- [TASK INSTRUCTIONS]:
Repeat the line that contains "on the table.", the line that contains "depsgraph = bpy.context.evaluated_depsgraph_get()", and all lines between them, exactly and with no other lines.

- [PROVIDED RECORDS]:
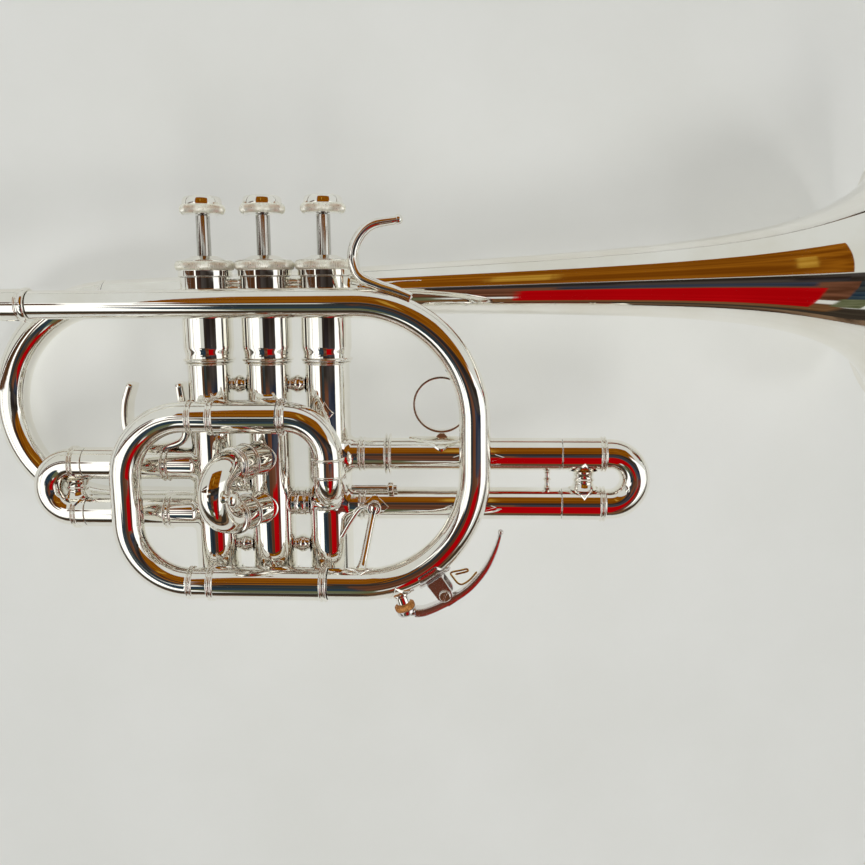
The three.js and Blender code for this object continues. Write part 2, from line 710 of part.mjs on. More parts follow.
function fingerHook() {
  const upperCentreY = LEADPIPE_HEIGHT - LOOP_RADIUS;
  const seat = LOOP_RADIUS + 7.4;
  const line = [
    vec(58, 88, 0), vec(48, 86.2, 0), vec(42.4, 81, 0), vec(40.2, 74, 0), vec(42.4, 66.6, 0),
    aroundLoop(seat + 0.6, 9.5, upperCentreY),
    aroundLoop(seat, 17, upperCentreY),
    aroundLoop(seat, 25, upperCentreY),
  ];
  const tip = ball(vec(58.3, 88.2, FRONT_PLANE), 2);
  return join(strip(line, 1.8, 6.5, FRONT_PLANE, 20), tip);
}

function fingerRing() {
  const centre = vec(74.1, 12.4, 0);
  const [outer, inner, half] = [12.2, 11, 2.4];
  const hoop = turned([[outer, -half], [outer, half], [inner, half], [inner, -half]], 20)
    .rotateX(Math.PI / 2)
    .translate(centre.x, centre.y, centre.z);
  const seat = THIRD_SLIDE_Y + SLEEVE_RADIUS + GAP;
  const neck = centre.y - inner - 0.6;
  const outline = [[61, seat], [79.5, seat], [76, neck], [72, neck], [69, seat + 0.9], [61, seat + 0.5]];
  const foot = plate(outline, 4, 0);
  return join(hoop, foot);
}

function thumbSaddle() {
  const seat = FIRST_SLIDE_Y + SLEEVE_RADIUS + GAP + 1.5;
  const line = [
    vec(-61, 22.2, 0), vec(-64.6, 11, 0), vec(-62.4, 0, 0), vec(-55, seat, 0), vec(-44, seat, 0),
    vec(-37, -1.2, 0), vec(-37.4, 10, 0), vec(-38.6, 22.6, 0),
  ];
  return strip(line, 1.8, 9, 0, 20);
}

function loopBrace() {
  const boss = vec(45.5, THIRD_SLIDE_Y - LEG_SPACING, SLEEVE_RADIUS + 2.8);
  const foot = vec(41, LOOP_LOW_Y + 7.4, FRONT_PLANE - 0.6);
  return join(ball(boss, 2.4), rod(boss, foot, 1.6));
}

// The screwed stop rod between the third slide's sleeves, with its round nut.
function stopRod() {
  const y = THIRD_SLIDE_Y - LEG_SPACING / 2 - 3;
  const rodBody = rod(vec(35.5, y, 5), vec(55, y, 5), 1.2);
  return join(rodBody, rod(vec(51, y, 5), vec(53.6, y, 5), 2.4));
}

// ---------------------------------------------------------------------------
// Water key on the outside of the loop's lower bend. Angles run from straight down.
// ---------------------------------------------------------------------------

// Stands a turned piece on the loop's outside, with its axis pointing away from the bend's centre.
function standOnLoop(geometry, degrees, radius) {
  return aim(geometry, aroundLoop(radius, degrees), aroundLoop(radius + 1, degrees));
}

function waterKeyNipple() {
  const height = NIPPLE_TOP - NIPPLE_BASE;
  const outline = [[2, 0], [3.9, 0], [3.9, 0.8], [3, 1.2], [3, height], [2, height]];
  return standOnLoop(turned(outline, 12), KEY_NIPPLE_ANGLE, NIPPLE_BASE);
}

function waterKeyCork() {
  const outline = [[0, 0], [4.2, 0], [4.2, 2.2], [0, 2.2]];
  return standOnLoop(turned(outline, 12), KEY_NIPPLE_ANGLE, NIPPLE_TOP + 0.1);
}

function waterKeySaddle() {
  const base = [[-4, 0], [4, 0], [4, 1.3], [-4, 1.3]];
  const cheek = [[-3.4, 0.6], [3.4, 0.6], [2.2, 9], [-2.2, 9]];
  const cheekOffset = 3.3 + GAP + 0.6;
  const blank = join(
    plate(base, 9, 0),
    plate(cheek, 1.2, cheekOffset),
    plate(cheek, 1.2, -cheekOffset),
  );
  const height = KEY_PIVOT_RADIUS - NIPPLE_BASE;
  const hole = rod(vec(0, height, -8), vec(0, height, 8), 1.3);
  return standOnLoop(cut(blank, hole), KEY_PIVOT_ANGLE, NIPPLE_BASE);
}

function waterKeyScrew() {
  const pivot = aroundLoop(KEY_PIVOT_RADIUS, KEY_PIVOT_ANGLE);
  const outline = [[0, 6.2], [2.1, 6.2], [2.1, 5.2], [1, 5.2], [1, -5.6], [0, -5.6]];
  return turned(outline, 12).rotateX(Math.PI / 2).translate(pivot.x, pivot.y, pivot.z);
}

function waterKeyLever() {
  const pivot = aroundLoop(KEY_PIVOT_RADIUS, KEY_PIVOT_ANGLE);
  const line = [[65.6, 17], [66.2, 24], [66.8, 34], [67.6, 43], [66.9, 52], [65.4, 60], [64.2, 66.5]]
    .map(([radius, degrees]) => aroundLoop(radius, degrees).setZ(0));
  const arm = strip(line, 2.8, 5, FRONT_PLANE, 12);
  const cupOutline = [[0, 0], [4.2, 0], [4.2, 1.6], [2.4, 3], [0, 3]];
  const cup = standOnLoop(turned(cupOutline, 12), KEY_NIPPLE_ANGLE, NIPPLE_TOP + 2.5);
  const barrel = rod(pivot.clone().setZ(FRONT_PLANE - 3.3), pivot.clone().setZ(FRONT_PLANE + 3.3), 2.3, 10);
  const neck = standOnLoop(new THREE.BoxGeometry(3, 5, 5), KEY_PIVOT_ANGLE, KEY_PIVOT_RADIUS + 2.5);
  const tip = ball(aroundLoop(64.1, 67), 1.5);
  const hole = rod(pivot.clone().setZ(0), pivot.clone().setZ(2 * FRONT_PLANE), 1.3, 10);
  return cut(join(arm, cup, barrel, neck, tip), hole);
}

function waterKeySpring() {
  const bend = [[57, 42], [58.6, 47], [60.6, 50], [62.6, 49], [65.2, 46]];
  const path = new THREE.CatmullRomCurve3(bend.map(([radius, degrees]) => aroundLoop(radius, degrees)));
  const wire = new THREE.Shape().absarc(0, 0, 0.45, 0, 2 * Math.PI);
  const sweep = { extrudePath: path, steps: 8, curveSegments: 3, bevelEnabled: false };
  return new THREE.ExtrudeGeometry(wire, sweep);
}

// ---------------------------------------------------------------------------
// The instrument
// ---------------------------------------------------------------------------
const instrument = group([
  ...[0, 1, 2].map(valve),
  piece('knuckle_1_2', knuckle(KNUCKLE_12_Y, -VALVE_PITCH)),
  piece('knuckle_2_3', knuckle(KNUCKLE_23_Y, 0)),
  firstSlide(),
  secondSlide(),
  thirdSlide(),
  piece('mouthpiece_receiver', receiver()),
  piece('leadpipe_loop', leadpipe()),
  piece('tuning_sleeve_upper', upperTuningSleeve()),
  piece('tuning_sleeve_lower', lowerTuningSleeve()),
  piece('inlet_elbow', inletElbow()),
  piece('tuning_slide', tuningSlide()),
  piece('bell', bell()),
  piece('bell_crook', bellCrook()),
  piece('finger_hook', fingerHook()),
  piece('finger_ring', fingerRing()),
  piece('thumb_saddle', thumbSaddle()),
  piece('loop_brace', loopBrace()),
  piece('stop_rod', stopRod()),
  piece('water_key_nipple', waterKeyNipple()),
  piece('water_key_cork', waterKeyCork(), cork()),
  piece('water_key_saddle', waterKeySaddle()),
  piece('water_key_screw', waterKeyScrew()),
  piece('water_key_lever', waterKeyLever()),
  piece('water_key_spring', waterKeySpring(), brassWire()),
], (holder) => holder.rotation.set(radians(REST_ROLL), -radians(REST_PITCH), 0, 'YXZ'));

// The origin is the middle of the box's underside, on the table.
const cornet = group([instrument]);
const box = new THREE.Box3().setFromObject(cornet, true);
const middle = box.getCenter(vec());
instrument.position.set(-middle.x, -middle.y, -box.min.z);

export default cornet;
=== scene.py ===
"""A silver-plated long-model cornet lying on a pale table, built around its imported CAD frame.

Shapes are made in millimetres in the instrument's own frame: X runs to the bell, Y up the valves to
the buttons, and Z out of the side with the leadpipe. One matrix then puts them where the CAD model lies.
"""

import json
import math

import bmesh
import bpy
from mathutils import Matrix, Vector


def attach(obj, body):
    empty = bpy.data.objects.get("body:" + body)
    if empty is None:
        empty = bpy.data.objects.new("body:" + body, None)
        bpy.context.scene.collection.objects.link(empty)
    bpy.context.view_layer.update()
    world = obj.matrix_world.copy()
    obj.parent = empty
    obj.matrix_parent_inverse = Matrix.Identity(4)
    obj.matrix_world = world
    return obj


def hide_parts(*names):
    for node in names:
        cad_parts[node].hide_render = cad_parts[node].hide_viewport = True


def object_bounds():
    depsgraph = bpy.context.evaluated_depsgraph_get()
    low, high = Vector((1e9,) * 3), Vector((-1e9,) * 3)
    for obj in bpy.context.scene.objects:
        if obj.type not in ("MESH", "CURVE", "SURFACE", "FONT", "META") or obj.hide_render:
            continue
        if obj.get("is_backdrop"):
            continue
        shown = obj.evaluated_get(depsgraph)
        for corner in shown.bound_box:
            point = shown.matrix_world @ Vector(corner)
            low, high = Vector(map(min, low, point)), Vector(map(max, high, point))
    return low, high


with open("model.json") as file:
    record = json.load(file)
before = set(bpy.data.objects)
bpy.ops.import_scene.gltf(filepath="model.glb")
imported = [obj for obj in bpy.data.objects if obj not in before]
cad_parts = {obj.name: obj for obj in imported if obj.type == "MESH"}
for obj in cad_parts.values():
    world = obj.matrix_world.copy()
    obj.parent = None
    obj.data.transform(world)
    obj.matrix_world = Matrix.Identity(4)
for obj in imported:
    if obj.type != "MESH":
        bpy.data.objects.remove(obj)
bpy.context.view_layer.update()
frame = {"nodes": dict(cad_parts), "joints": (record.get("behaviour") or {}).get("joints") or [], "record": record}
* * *
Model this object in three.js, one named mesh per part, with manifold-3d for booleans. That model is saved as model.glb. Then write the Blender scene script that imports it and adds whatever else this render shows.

- [RESPONSE TO THIS TASK]:
// The origin is the middle of the box's underside, on the table.
const cornet = group([instrument]);
const box = new THREE.Box3().setFromObject(cornet, true);
const middle = box.getCenter(vec());
instrument.position.set(-middle.x, -middle.y, -box.min.z);

export default cornet;
=== scene.py ===
"""A silver-plated long-model cornet lying on a pale table, built around its imported CAD frame.

Shapes are made in millimetres in the instrument's own frame: X runs to the bell, Y up the valves to
the buttons, and Z out of the side with the leadpipe. One matrix then puts them where the CAD model lies.
"""

import json
import math

import bmesh
import bpy
from mathutils import Matrix, Vector


def attach(obj, body):
    empty = bpy.data.objects.get("body:" + body)
    if empty is None:
        empty = bpy.data.objects.new("body:" + body, None)
        bpy.context.scene.collection.objects.link(empty)
    bpy.context.view_layer.update()
    world = obj.matrix_world.copy()
    obj.parent = empty
    obj.matrix_parent_inverse = Matrix.Identity(4)
    obj.matrix_world = world
    return obj


def hide_parts(*names):
    for node in names:
        cad_parts[node].hide_render = cad_parts[node].hide_viewport = True


def object_bounds():
    depsgraph = bpy.context.evaluated_depsgraph_get()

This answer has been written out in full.